The city council was mandated to call the election following the death of council chairman Dave Clarke. Martin will be opposed by Democratic councilwoman Linda Cropp, and Republican candidate Benjamin Metz.
Entering the last week of the effort, supporters have gathered more than 1,700 signatures at campuses, shopping areas, street corners, on the job, and at political meetings. Petitioners have sold more than 47 books published by Pathfinder Press, a major publisher of the writings and speeches by Fidel Castro, Ernesto (Che) Guevara, Malcolm X, Karl Marx, Vladimir Lenin, and other revolutionary working- class leaders.
The socialist campaign was well received at a protest of 200 Black farmers and their supporters against racist discrimination they face from the United States Department of Agriculture (USDA).
The socialist candidate also attended some of the rounds of hearings on a proposal to close 11 of the 16 schools in the city.
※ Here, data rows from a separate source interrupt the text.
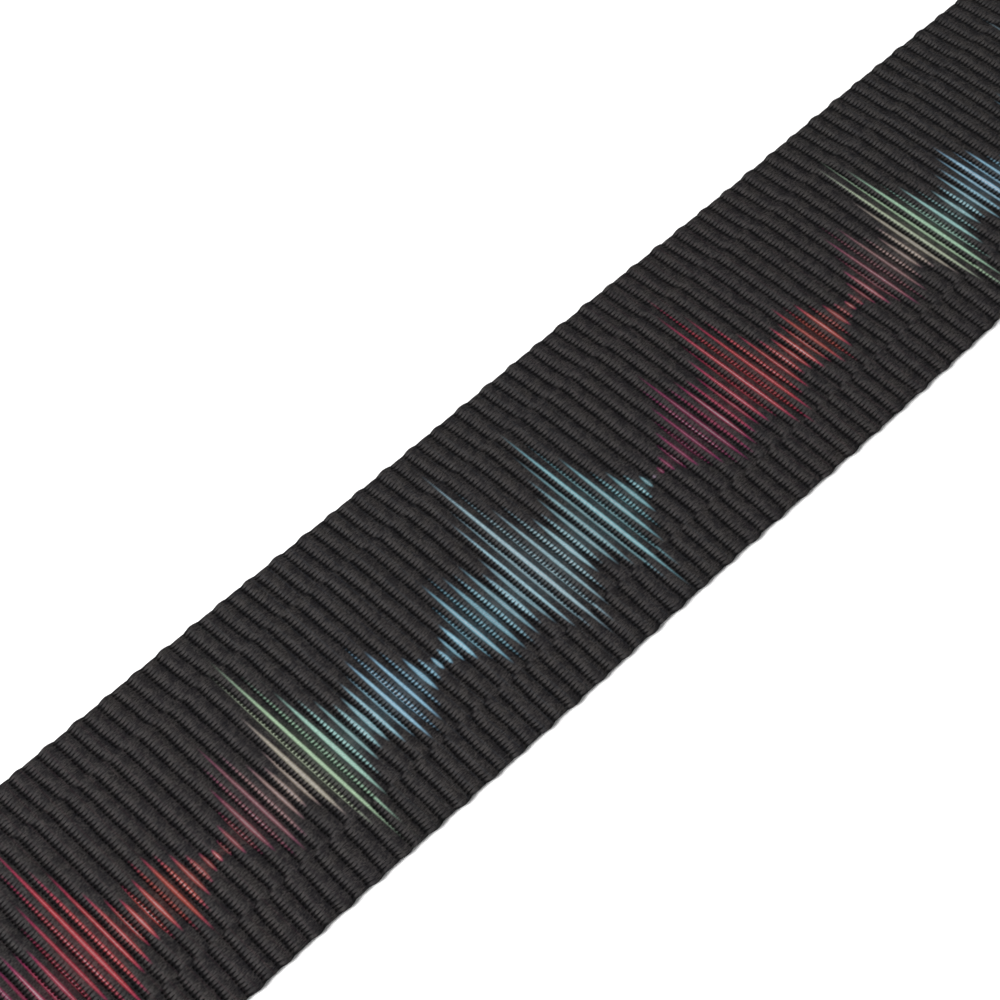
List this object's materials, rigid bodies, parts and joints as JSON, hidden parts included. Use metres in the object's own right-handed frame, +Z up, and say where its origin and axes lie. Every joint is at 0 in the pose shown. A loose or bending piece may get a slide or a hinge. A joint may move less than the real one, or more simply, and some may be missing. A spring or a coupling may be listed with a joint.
{
  "type": "guitar strap",
  "caption": "Printed webbing guitar strap with leather button-hole tabs, an adjusting slide and a ring, laid out in a flat U.",
  "frame": {"origin": "centre of the whole laid-out strap, on the surface it lies on", "axes": "+X along both long runs from the leather tabs to the folds, +Y from the front run to the rear run, +Z up off the surface"},
  "size_m": [0.6002, 0.251, 0.0075],
  "materials": {
    "printed_webbing": "matte ribbed polyester webbing, printed face",
    "loop_webbing": "matte ribbed polyester webbing",
    "tab_leather": "smooth grained leather, satin",
    "backing_leather": "suede split, matte",
    "slide_plastic": "moulded, satin",
    "ring_plastic": "moulded, satin",
    "thread": "waxed polyester thread"
  },
  "bodies": {
    "strap": {"webbing_front_run": "printed_webbing", "webbing_front_fold": "printed_webbing", "webbing_cross_run": "printed_webbing", "webbing_rear_fold": "printed_webbing", "webbing_rear_run": "printed_webbing", "webbing_adjust_run": "printed_webbing", "front_tab_face": "tab_leather", "front_tab_backing": "backing_leather", "front_tab_thread": "thread"},
    "adjuster": {"slide": "slide_plastic", "webbing_slide_pass": "printed_webbing", "webbing_sewn_end": "printed_webbing", "sewn_end_thread": "thread", "webbing_upper_ply": "printed_webbing", "webbing_lower_ply": "printed_webbing"},
    "ring_turn": {"webbing_ring_turn": "printed_webbing"},
    "ring": {"ring": "ring_plastic"},
    "rear_tab": {"rear_loop": "loop_webbing", "rear_tab_face": "tab_leather", "rear_tab_backing": "backing_leather", "rear_tab_thread": "thread"}
  },
  "joints": [
    {"name": "slide_travel", "type": "slide", "parent": "strap", "child": "adjuster", "axis": [-1, 0, 0], "range_m": [-0.06, 0.06], "deforming": ["webbing_adjust_run"]},
    {"name": "ring_travel", "type": "slide", "parent": "adjuster", "child": "ring_turn", "axis": [-1, 0, 0], "range_m": [-0.03, 0.03], "deforming": ["webbing_upper_ply", "webbing_lower_ply"]},
    {"name": "ring_swing", "type": "hinge", "parent": "ring_turn", "child": "ring", "pos_m": [-0.172, 0.0945, 0.0037], "axis": [0, 1, 0], "range_deg": [0, 90]},
    {"name": "rear_tab_swing", "type": "hinge", "parent": "ring", "child": "rear_tab", "pos_m": [-0.192, 0.0945, 0.0037], "axis": [0, 1, 0], "range_deg": [0, 85]}
  ],
  "couplings": [
    {"joint": "ring_travel", "follows": "slide_travel", "ratio": -0.5}
  ]
}
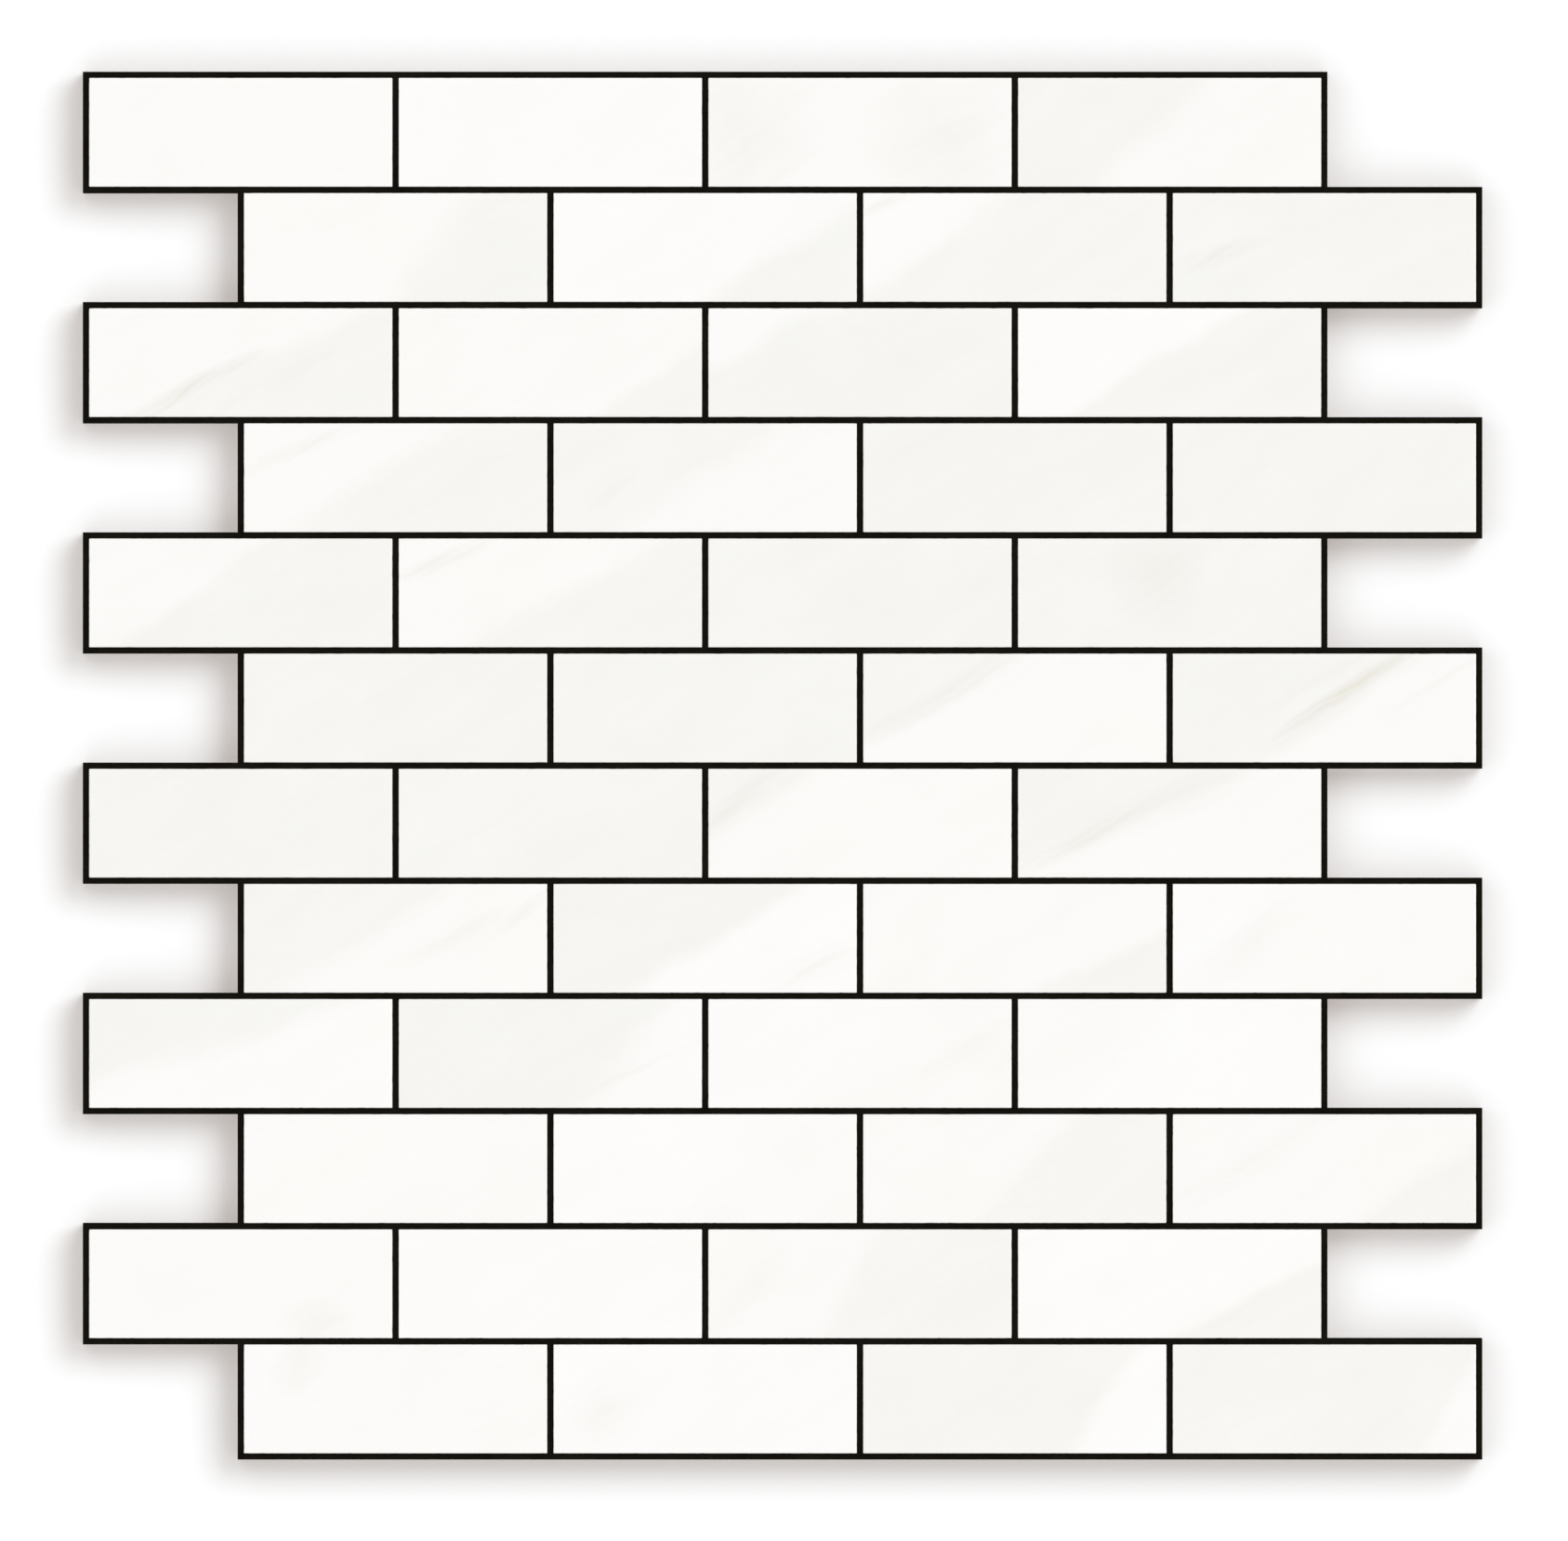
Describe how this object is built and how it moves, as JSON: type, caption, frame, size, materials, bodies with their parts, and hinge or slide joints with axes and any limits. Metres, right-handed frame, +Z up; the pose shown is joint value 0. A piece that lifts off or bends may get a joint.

The proposal is expected to be approved by a "trustee school board." Elected school board members were replaced with the trustees just weeks after their election last November. The trustee board was appointed by the Financial Control Board, which was itself appointed by the U.S. president in 1995.
Angry protests have been organized across the city against the cutbacks. Several parents and students noted in the hearings that some of the schools proposed to be closed are among the better performing schools in the system. The buildings from several schools to be closed are slated for leasing to "generate revenue." Some 5,800 students will be affected by the closings.
"My campaign is opposed to closing a single school in the district," Martin explained. "These protests are an important part of the fight to defend public education."
Martin and her supporters also joined protests by students at the University of the District of Columbia (UDC) against proposals to slash its funding. Some 200 students there have signed to get the socialist candidate on the ballot. UDC, the only public university in this city, is mostly attended by Black, Latino, Asian, and working-class students. The university is a product of the massive protests for equal and expanded education during the civil rights movement in the 1960s and 1970s.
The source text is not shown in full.